-- Data entries --

* BEGIN *

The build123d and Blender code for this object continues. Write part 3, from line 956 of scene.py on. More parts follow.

* END *
* BEGIN *

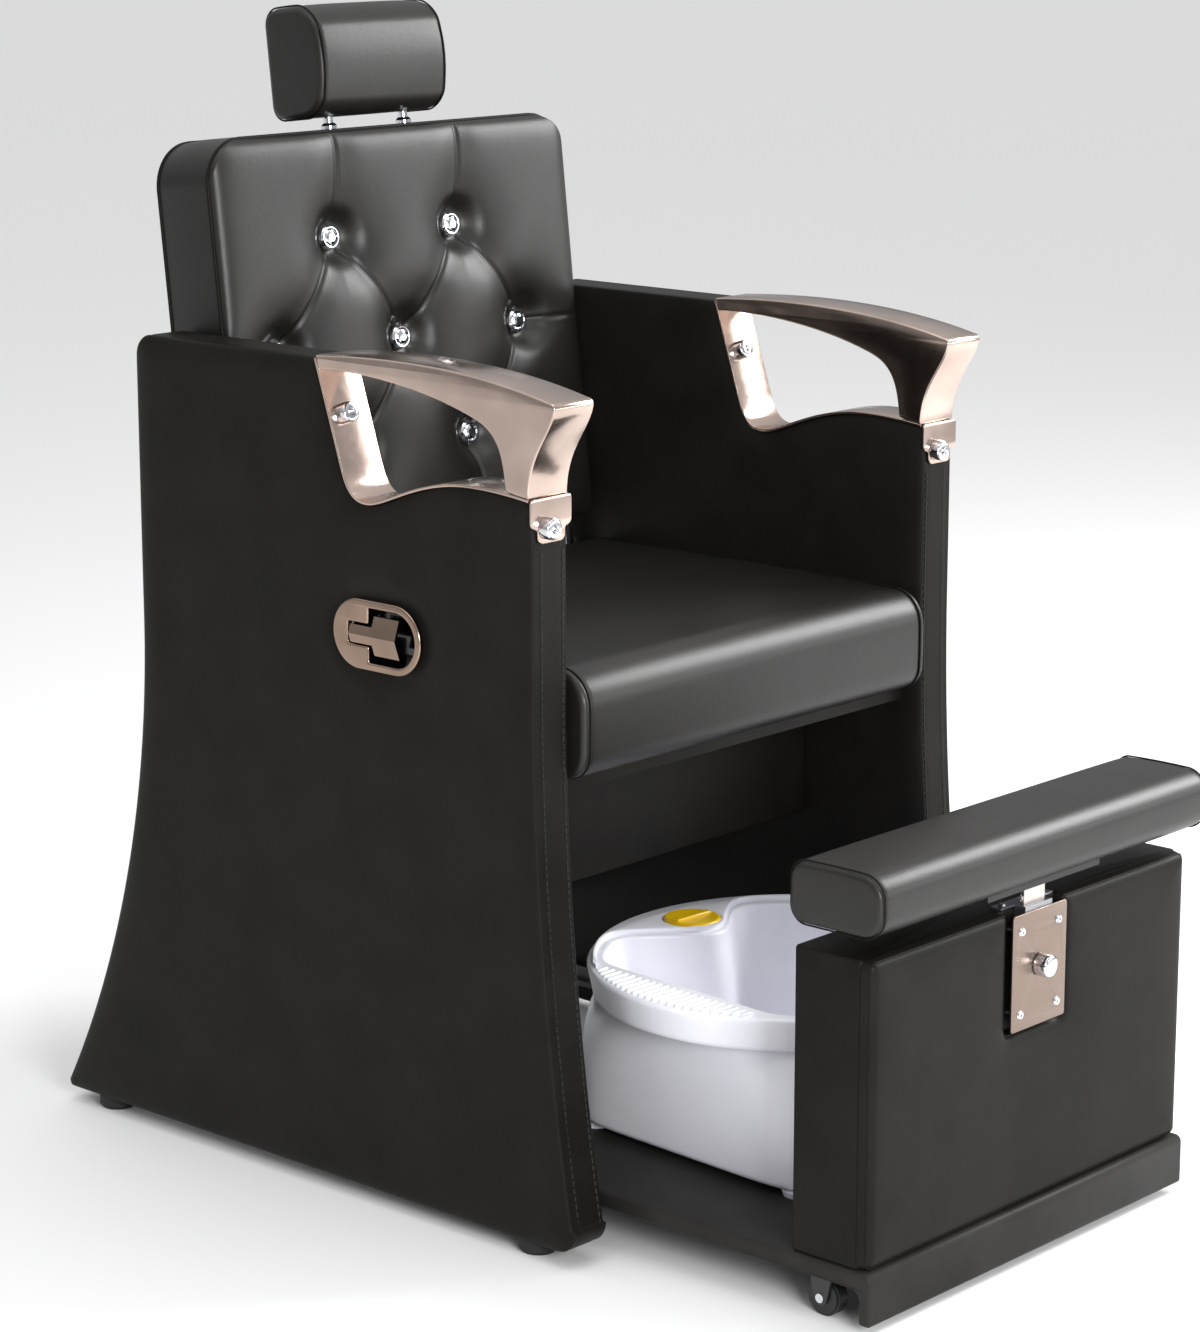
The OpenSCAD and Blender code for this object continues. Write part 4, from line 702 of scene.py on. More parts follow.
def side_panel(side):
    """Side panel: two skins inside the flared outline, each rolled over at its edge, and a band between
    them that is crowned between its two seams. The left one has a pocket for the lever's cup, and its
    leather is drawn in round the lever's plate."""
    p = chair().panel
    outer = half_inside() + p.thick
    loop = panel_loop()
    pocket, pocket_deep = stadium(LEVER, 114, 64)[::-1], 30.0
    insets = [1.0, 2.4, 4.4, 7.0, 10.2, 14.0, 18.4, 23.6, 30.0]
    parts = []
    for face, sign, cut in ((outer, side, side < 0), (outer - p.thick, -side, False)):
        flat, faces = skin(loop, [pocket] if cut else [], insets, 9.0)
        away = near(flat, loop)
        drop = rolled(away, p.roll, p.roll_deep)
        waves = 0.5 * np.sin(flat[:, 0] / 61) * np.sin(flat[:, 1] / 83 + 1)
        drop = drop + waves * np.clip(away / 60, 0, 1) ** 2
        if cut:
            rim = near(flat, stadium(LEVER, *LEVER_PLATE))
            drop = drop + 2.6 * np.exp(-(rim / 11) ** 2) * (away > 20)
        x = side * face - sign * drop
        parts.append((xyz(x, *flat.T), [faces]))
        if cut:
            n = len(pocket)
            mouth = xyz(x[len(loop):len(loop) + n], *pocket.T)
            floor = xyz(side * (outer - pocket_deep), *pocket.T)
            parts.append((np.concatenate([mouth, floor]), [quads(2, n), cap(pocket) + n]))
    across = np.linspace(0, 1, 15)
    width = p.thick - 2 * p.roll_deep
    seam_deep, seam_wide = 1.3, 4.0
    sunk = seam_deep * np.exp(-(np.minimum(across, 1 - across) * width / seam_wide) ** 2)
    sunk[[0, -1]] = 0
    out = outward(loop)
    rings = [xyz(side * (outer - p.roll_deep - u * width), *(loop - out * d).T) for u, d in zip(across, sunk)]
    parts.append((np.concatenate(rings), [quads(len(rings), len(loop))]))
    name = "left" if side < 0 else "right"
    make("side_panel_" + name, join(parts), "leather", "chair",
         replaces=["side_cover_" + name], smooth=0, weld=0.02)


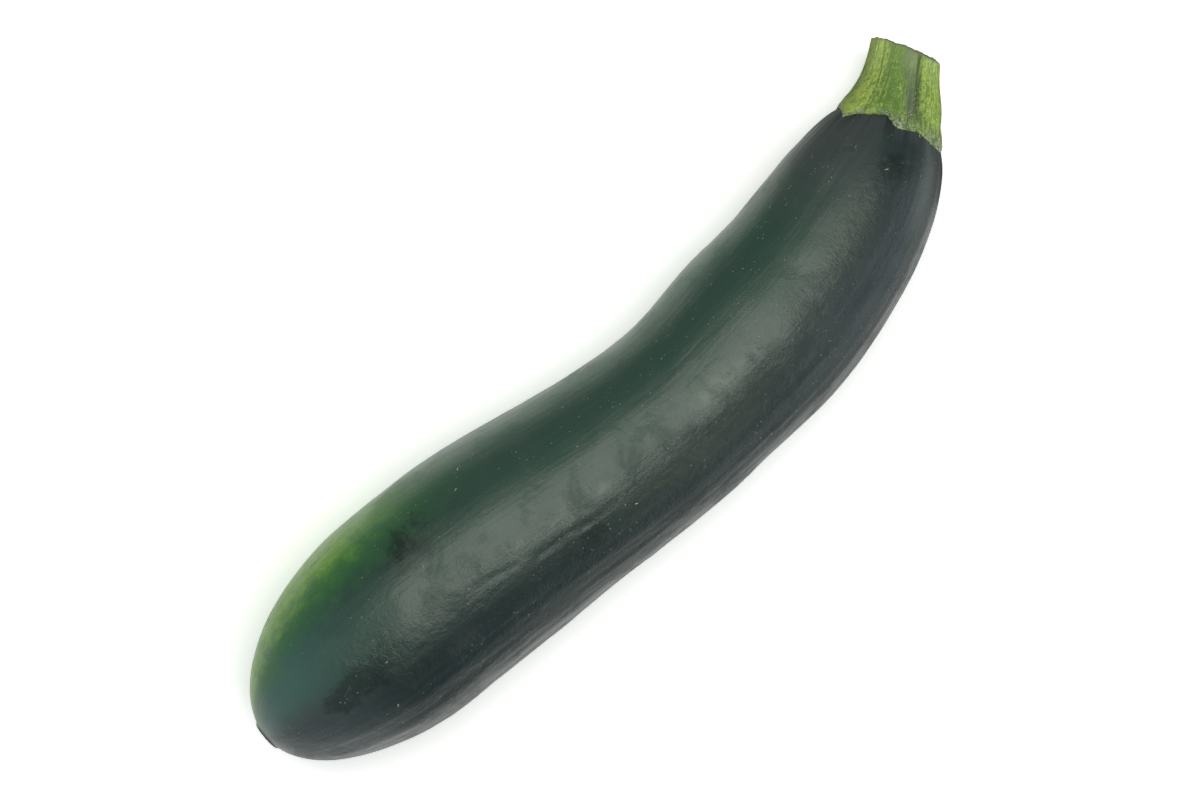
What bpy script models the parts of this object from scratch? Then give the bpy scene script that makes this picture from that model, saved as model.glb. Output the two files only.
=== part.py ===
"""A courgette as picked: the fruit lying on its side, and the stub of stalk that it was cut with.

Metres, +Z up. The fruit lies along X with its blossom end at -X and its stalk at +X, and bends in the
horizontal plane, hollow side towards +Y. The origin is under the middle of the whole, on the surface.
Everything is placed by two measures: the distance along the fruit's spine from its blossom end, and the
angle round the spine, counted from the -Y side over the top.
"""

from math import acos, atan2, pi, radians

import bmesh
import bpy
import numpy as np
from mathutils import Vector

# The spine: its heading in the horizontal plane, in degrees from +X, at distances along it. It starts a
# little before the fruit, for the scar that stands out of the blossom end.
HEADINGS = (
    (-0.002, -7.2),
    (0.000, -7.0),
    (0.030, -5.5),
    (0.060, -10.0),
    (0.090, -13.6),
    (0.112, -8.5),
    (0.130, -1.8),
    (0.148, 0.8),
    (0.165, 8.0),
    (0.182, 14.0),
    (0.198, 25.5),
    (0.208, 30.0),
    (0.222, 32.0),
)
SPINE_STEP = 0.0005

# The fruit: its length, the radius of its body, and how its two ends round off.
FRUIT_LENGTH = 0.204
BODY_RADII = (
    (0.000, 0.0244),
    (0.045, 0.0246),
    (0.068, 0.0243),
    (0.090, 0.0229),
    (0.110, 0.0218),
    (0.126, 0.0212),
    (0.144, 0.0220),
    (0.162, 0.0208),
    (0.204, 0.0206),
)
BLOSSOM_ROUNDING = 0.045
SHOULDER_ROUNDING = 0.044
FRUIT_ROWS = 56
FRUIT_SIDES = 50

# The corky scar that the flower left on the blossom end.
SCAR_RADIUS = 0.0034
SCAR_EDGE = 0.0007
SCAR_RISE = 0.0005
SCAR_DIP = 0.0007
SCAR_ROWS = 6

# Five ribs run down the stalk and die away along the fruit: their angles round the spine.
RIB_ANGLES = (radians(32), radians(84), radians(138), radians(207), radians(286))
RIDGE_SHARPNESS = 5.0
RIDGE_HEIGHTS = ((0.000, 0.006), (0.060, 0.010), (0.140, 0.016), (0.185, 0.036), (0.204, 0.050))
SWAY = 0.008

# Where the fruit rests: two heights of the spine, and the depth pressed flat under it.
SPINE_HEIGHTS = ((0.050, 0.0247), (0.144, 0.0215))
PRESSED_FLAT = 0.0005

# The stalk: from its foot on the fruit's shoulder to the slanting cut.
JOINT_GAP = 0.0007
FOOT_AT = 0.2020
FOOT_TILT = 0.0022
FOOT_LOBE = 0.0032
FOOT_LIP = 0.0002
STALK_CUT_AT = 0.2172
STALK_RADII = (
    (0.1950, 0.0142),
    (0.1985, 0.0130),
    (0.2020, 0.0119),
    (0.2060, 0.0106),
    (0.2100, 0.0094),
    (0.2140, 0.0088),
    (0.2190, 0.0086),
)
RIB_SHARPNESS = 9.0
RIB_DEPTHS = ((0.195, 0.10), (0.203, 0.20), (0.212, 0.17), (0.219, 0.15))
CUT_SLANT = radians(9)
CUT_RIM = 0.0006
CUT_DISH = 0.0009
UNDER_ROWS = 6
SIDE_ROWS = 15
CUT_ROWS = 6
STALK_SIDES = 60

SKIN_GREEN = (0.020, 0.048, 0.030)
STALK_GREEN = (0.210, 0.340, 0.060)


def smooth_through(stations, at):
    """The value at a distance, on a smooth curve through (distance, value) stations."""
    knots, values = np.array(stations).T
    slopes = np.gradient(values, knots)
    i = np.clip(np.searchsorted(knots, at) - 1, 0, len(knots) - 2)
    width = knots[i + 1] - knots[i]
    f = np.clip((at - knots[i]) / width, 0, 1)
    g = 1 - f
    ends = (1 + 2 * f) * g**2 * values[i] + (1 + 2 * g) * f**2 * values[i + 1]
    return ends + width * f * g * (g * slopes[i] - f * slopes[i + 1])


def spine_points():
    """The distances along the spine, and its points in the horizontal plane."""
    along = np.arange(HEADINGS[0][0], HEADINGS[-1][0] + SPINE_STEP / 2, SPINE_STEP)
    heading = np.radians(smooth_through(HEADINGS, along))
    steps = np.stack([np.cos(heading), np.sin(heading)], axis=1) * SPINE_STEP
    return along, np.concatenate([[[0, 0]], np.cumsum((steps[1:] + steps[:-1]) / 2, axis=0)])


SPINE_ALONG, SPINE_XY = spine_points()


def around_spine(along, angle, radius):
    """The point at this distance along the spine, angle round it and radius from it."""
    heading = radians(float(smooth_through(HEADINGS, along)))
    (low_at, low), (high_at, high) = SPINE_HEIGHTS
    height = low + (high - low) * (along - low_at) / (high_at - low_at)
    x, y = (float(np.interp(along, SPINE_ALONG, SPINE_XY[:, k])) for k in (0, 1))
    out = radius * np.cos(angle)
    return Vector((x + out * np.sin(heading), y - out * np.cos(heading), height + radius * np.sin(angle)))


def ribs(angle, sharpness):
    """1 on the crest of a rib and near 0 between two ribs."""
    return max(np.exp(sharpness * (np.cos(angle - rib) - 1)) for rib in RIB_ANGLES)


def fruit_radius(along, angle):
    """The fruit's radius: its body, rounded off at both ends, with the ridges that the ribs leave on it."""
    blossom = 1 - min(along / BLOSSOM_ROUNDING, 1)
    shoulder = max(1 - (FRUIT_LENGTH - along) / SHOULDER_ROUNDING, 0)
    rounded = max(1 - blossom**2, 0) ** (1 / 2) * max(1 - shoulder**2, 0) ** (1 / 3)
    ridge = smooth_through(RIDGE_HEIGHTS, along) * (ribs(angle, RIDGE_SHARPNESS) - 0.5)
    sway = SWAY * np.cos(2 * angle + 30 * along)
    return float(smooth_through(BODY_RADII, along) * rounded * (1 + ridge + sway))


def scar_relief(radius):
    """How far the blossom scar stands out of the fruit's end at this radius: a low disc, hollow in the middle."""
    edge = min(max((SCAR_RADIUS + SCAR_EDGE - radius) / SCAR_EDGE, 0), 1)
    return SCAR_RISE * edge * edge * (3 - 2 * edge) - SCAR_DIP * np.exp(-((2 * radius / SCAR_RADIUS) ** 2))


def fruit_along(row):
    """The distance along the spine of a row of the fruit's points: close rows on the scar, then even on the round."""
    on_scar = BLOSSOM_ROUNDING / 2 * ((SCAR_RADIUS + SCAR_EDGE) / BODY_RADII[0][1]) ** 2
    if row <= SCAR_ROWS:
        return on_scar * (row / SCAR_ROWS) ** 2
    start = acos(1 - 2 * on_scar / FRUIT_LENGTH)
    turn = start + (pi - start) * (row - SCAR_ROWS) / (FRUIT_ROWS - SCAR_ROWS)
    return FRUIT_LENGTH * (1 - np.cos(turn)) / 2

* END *

-- To do --
From the line with "What bpy script" through the line with "PRESSED_FLAT = 0.0005", set down every line exactly and nothing besides.

-- Finished answer --
What bpy script models the parts of this object from scratch? Then give the bpy scene script that makes this picture from that model, saved as model.glb. Output the two files only.
=== part.py ===
"""A courgette as picked: the fruit lying on its side, and the stub of stalk that it was cut with.

Metres, +Z up. The fruit lies along X with its blossom end at -X and its stalk at +X, and bends in the
horizontal plane, hollow side towards +Y. The origin is under the middle of the whole, on the surface.
Everything is placed by two measures: the distance along the fruit's spine from its blossom end, and the
angle round the spine, counted from the -Y side over the top.
"""

from math import acos, atan2, pi, radians

import bmesh
import bpy
import numpy as np
from mathutils import Vector

# The spine: its heading in the horizontal plane, in degrees from +X, at distances along it. It starts a
# little before the fruit, for the scar that stands out of the blossom end.
HEADINGS = (
    (-0.002, -7.2),
    (0.000, -7.0),
    (0.030, -5.5),
    (0.060, -10.0),
    (0.090, -13.6),
    (0.112, -8.5),
    (0.130, -1.8),
    (0.148, 0.8),
    (0.165, 8.0),
    (0.182, 14.0),
    (0.198, 25.5),
    (0.208, 30.0),
    (0.222, 32.0),
)
SPINE_STEP = 0.0005

# The fruit: its length, the radius of its body, and how its two ends round off.
FRUIT_LENGTH = 0.204
BODY_RADII = (
    (0.000, 0.0244),
    (0.045, 0.0246),
    (0.068, 0.0243),
    (0.090, 0.0229),
    (0.110, 0.0218),
    (0.126, 0.0212),
    (0.144, 0.0220),
    (0.162, 0.0208),
    (0.204, 0.0206),
)
BLOSSOM_ROUNDING = 0.045
SHOULDER_ROUNDING = 0.044
FRUIT_ROWS = 56
FRUIT_SIDES = 50

# The corky scar that the flower left on the blossom end.
SCAR_RADIUS = 0.0034
SCAR_EDGE = 0.0007
SCAR_RISE = 0.0005
SCAR_DIP = 0.0007
SCAR_ROWS = 6

# Five ribs run down the stalk and die away along the fruit: their angles round the spine.
RIB_ANGLES = (radians(32), radians(84), radians(138), radians(207), radians(286))
RIDGE_SHARPNESS = 5.0
RIDGE_HEIGHTS = ((0.000, 0.006), (0.060, 0.010), (0.140, 0.016), (0.185, 0.036), (0.204, 0.050))
SWAY = 0.008

# Where the fruit rests: two heights of the spine, and the depth pressed flat under it.
SPINE_HEIGHTS = ((0.050, 0.0247), (0.144, 0.0215))
PRESSED_FLAT = 0.0005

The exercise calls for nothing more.